CP, I think you should do both. The money you save when you are young will have so much time to grow. Continue to contribute the 4% to your employer plan (for other readers....at least enough to capture an employer match) and use any remaining money to retire your student loans. Set a goal for paying off the loan within 5-10 years even if this might mean delaying other things like a house purchase or increased standard of living. Indeed, keep living like a student for the next couple of years (which usually means "on the cheap") and get that thing paid off. It is so sad when I have a 50 something come into the office who still has student loan debt hanging over their heads.
KC Both IRA and annuities provide ways to defer taxes. I am not sure why anyone will however buy an annuity within an IRA as there is no double tax break. Depending on your particular contract and how long you had it for, you may have some surrender charges etc. You may however be able to exchange the funds for a money market fund and hold it until the back end charges have lapsed OR rollover the funds in an IRA without any back end charges depending on how long you had it. Check with the product carrier to see if this is possible . See what your options are
CP, I love Roths but right now, stay with the employer plan if you will get the match in a couple of months and concentrate on paying down the debt.

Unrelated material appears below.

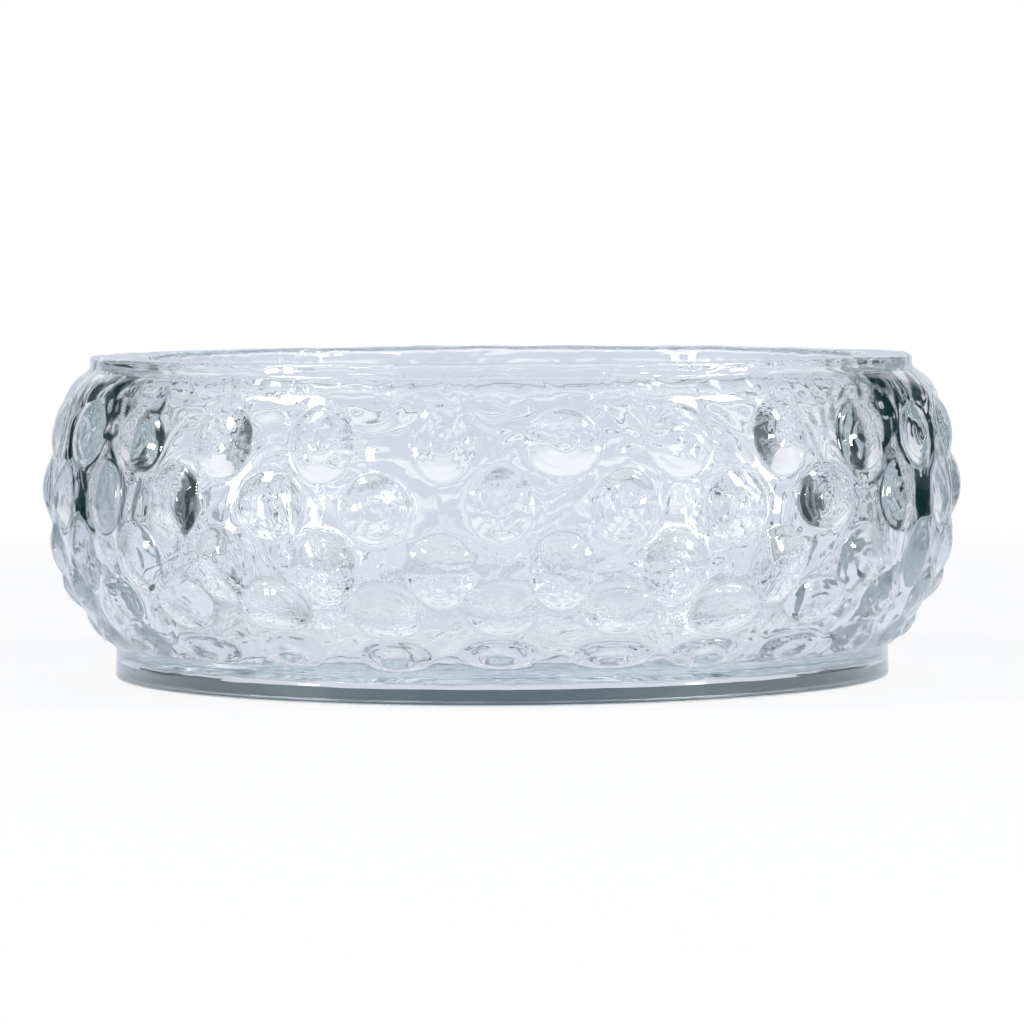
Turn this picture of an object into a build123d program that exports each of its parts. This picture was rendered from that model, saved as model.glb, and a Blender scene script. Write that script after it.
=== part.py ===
from build123d import *
import math
import os

# A heavy pressed-glass bowl for floating candles, standing on a round foot.
# It is one piece of glass, kept here as the four zones that its mould gives it:
# a standing ring, a solid foot disc, the hobnailed bowl and a plain rim collar.
# Sizes are millimetres. The origin is the centre of the footprint, on the table, with +Z up.
# The side that faces the viewer is -Y.

# Outside of the bowl, from the table up. The smooth wall between the hobnails is widest at the belly.
belly_radius = 98.0
foot_height = 6.6
lower_rise = 31.4  # foot to belly
upper_rise = 22.0  # belly to shoulder
shoulder_rise = 6.6  # shoulder to collar
collar_height = 3.4
foot_inset = 14.0  # how far the wall draws in from the belly down to the foot
shoulder_inset = 3.0  # the same, from the belly up to the shoulder
collar_inset = 5.7  # from the shoulder up to the collar

# Foot
foot_recess = 3.6  # depth of the hollow under the bowl
ring_width = 12.0
foot_edge_radius = 0.6
ring_inner_edge_radius = 0.5

# Glass thickness and the hollow inside
wall = 10.0  # at the belly
rim_wall = 10.3
floor_thickness = 5.4  # above the foot disc
floor_inset = 13.1  # how far the inner wall draws in from the belly down to the floor
floor_corner_radius = 8.0
rim_outer_edge_radius = 1.1
rim_inner_edge_radius = 1.6

# Hobnails: round caps. Three staggered rows go round the bowl, a fourth of smaller caps lies under them,
# and each cap of the fourth has a still smaller one below it, close over the foot.
hobnails_per_row = 25
full_rows = 3
top_row_rise = 15.8  # from the belly up to the centres of the top row
row_pitch = 12.8  # from one full row's centres to the next, in height
hobnail_rise = 2.0
hobnail_curve_radius = 16.5
low_row_drop = 18.4  # from the belly down to the centres of the fourth row
low_hobnail_rise = 2.0
low_hobnail_curve_radius = 11.5
foot_row_drop = 27.0  # from the belly down to the centres of the row over the foot
foot_hobnail_rise = 1.6
foot_hobnail_curve_radius = 8.0
hobnail_root = 2.0  # depth of each cap's flat back inside the wall
first_hobnail_angle = -90.0  # degrees: a row that isn't turned has a hobnail that faces the viewer

# Heights and radii that follow
belly_height = foot_height + lower_rise
shoulder_height = belly_height + upper_rise
collar_base = shoulder_height + shoulder_rise
bowl_height = collar_base + collar_height
floor_height = foot_height + floor_thickness
foot_radius = belly_radius - foot_inset
shoulder_radius = belly_radius - shoulder_inset
rim_radius = shoulder_radius - collar_inset
mouth_radius = rim_radius - rim_wall
inner_belly_radius = belly_radius - wall
floor_radius = inner_belly_radius - floor_inset
lower_arc_radius = (foot_inset**2 + lower_rise**2) / (2 * foot_inset)
upper_arc_radius = (shoulder_inset**2 + upper_rise**2) / (2 * shoulder_inset)

os.makedirs("parts", exist_ok=True)


def hobnail_row(rise_above_belly, turned):
    """One location for each hobnail of a row, on the wall and facing outwards. A turned row is half a pitch on."""
    arc_radius = upper_arc_radius if rise_above_belly > 0 else lower_arc_radius
    slope = math.asin(rise_above_belly / arc_radius)
    radius = belly_radius - arc_radius * (1 - math.cos(slope))
    on_wall = Plane(
        origin=(radius, 0, belly_height + rise_above_belly),
        x_dir=(0, 1, 0),
        z_dir=(math.cos(slope), 0, math.sin(slope)),
    )
    pitch = 360 / hobnails_per_row
    row_start = first_hobnail_angle + (pitch / 2 if turned else 0)
    spins = [Location((0, 0, 0), (0, 0, row_start + pitch * number)) for number in range(hobnails_per_row)]
    return [spin * on_wall.location for spin in spins]


def hobnail(rise, curve_radius):
    """A round cap with its flat back inside the wall, its axis along +Z."""
    cap_depth = rise + hobnail_root
    back_radius = math.sqrt(curve_radius**2 - (curve_radius - cap_depth) ** 2)
    with BuildPart(mode=Mode.PRIVATE) as cap:
        with BuildSketch(Plane.XZ):
            with BuildLine():
                crown = TangentArc((0, rise), (back_radius, -hobnail_root), tangent=(1, 0))
                Polyline(crown @ 1, (0, -hobnail_root), crown @ 0)
            make_face()
        revolve(axis=Axis.Z)
    return cap.part


# Standing ring: the only part of the glass that touches the table
with BuildPart() as foot_ring:
    Cylinder(foot_radius, foot_recess, align=(Align.CENTER, Align.CENTER, Align.MIN))
    Cylinder(
        foot_radius - ring_width,
        foot_recess,
        align=(Align.CENTER, Align.CENTER, Align.MIN),
        mode=Mode.SUBTRACT,
    )
    standing_edges = foot_ring.faces().sort_by(Axis.Z)[0].edges().sort_by(SortBy.LENGTH)
    fillet(standing_edges[0], ring_inner_edge_radius)
    standing_edges = foot_ring.faces().sort_by(Axis.Z)[0].edges().sort_by(SortBy.LENGTH)
    fillet(standing_edges[-1], foot_edge_radius)
foot_ring.part.label = "foot_ring"
export_step(foot_ring.part, "parts/foot_ring.step")

# Foot disc: the solid plate between the ring and the bowl
with BuildPart() as foot_disc:
    with BuildSketch(Plane.XY.offset(foot_recess)):
        Circle(foot_radius)
    extrude(amount=foot_height - foot_recess)
foot_disc.part.label = "foot_disc"
export_step(foot_disc.part, "parts/foot_disc.step")

full_hobnail = hobnail(hobnail_rise, hobnail_curve_radius)
low_hobnail = hobnail(low_hobnail_rise, low_hobnail_curve_radius)
foot_hobnail = hobnail(foot_hobnail_rise, foot_hobnail_curve_radius)

# The bowl: a barrel-shaped wall and a flat floor, with the hobnails standing out of the wall
with BuildPart() as hobnail_bowl:
    with BuildSketch(Plane.XZ) as wall_section:
        with BuildLine():
            belly = (belly_radius, belly_height)
            lower_wall = TangentArc(belly, (foot_radius, foot_height), tangent=(0, -1))
            upper_wall = TangentArc(belly, (shoulder_radius, shoulder_height), tangent=(0, 1))
            shoulder = TangentArc(upper_wall @ 1, (rim_radius, collar_base), tangent=upper_wall % 1)
            inner_belly = (inner_belly_radius, belly_height)
            inner_top = TangentArc(inner_belly, (mouth_radius, collar_base), tangent=(0, 1))
            inner_low = TangentArc(inner_belly, (floor_radius, floor_height), tangent=(0, -1))
            Line(shoulder @ 1, inner_top @ 1)
            Polyline(inner_low @ 1, (0, floor_height), (0, foot_height), lower_wall @ 1)
        make_face()
        floor_corner = wall_section.vertices().sort_by_distance((floor_radius, 0, floor_height))[0]
        fillet(floor_corner, floor_corner_radius)
    revolve(axis=Axis.Z)
    for row in range(full_rows):
        with Locations(*hobnail_row(top_row_rise - row_pitch * row, turned=row % 2 == 0)):
            add(full_hobnail)
    with Locations(*hobnail_row(-low_row_drop, turned=False)):
        add(low_hobnail)
    with Locations(*hobnail_row(-foot_row_drop, turned=False)):
        add(foot_hobnail)
hobnail_bowl.part.label = "hobnail_bowl"
export_step(hobnail_bowl.part, "parts/hobnail_bowl.step")

# Rim collar: a short plain band round the mouth
with BuildPart() as rim_collar:
    with BuildSketch(Plane.XY.offset(collar_base)):
        Circle(rim_radius)
        Circle(mouth_radius, mode=Mode.SUBTRACT)
    extrude(amount=collar_height)
    rim_edges = rim_collar.faces().sort_by(Axis.Z)[-1].edges().sort_by(SortBy.LENGTH)
    fillet(rim_edges[0], rim_inner_edge_radius)
    rim_edges = rim_collar.faces().sort_by(Axis.Z)[-1].edges().sort_by(SortBy.LENGTH)
    fillet(rim_edges[-1], rim_outer_edge_radius)
rim_collar.part.label = "rim_collar"
export_step(rim_collar.part, "parts/rim_collar.step")

print("height", bowl_height, "foot radius", foot_radius, "mouth radius", mouth_radius)
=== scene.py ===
import math
import random

import bmesh
import bpy
from mathutils import Euler, Matrix, Vector, noise


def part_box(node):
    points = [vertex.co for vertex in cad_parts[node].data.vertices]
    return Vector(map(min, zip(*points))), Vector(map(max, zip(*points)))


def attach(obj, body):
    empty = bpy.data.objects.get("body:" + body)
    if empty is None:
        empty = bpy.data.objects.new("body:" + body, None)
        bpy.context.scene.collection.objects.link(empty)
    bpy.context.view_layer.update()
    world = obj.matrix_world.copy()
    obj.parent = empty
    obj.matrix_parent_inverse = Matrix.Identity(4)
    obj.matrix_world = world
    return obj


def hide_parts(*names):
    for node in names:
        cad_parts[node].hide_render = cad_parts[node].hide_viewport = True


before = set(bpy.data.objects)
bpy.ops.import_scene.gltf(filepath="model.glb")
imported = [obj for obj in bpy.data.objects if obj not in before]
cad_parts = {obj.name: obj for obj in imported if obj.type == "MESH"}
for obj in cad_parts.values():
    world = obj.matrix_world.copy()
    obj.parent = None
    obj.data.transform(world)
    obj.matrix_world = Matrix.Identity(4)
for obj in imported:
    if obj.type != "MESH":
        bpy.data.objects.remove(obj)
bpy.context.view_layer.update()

# The bowl is one piece of pressed glass, so one closed skin stands for its four solids.
# Everything is in metres. The origin is on the table, under the bowl's axis, and -Y faces the viewer.

MM = 0.001

# Sizes that the solids give
foot_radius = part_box("foot_ring")[1].x
recess_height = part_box("foot_ring")[1].z
foot_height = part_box("foot_disc")[1].z
collar_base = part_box("rim_collar")[0].z
rim_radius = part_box("rim_collar")[1].x
bowl_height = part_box("rim_collar")[1].z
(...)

David, I definitely think a planning session with a fee only advisor would help make this decision. And you certainly did the right thing by hanging tight when the market dropped. But the market has been up for years so transitioning to a more conservative portfolio might be just the thing to start right now under the "don't get greedy" theory of life.
Nate: longevity is the issue, by waiting from FRA until 70, you increase your benefit by 32%. The crossover of taking at 62 vs. 70 is about 15-17 years. So, if you feel that you will live into your 90s then research suggests that waiting will provide a higher total payment than receiving early. However, you must factor in your health, your cash flow needs. For example, do you have other sources of income where you will not sell assets in your IRA and incur taxes.. Finally,i
s your family health history strong where you feel 85 and older is a real possibility
Hi AR. You need to run tax projections with tax software to answer this question. Roth conversions don't incur tax penalties (if you're thinking of the pre-59 1/2 penalty on IRA distributions), but they can certainly add to taxable income. However, given your low earned income, it is possible you'll be able to convert some IRA dollars in a zero tax bracket (or low tax bracket), but you have to run the numbers to figure that out. The good news is that if you overshoot the conversion, you have a chance to undo all or part of it via a recharacterization.
Ronald, thank you , Generally you can go back three years to amend your taxes for a refund, However A wash sale losses are disallowed for the year you had that transaction. The wash sale rule generally limits losses incurred within 30 days of an acquisition of the same or substantially identical stocks or securities. However, there is an exception for the acquisition of a stock or security by a tax-free exchange, by way of inheritance, or through a gift as this does not invoke the
Robin -- It actually looks like Deb answered that not long ago, let us know if you have a follow up: I am a nervous Nellie when it comes to investing for retirees. Having said that, it is my opinion that 80% equities and 20% fixed income is too aggressive for my tastes. There a a million ways to design a portfolio, but at age 74, that much in the market would really hurt if we have another significant drop. There is no harm in revisiting this with her adviser.
Hi Bob. Well none of us are lawyers here, but both of those numbers seem way off the mark: one too high, one too low! If you want a living trust, go to a reputable estate planning attorney in your community -- get referrals from your CPA, any other attorneys you know, any other professionals you know. Look at their education, experience, credentials, community involvement, involvement with their professional organizations. A good estate attorney can talk to you about your estate goals, and whether a living trust best serves them.
kgm, I often talk to clients about the "right" answer vs. the "good" answer. Many times keeping a mortgage can be the technically right answer as you do get a tax deduction for the interest. But that tax advantage will diminish over time as most of the payment becomes principle instead of interest. Indeed, depending on what your state taxes are and how many other deductions you have, you might get to the point that you do not itemize well before the mortgage is finally paid off. So the tax advantage disappears. Now let's talk about the good answer. It sounds to me like you would sleep much better at night if the mortgage was paid off. And, in my experience, clients with a paid off mortgage are much more likely to weather market downturns with less anxiety. Again, this is a situation where a brief meeting with a fee only planner could help you come to the right answer for you. At the very least, I would strongly consider paying off the mortgage with current money in taxable accounts when the tax advantage is no longer an issue. Things to consider: would you have to pay much tax to raise the cash (re gains on investments?), is the taxable account currently in cash and making almost no money (which would make paying the mortgage off more attractive); could you pay off the mortgage and still have cash reserves for emergencies (knowing you still have retirement accounts you could tap if needed)?
Bob, can you clarify your question about a service for "managing cash"?
Lloyd, even with no children, saving that ROTH until the end still means more net money over the long term. I promise:-)
Go Lloyd! The proof is in the math.
Hi BC. I don't have any experience with private equity: any advisors on the call who can address his question?
BC, I think private equity is highly overrated and would keep it simple. If you are someone with an enormous amount of money you may consider it but then you should really have a personal relationship with a planner.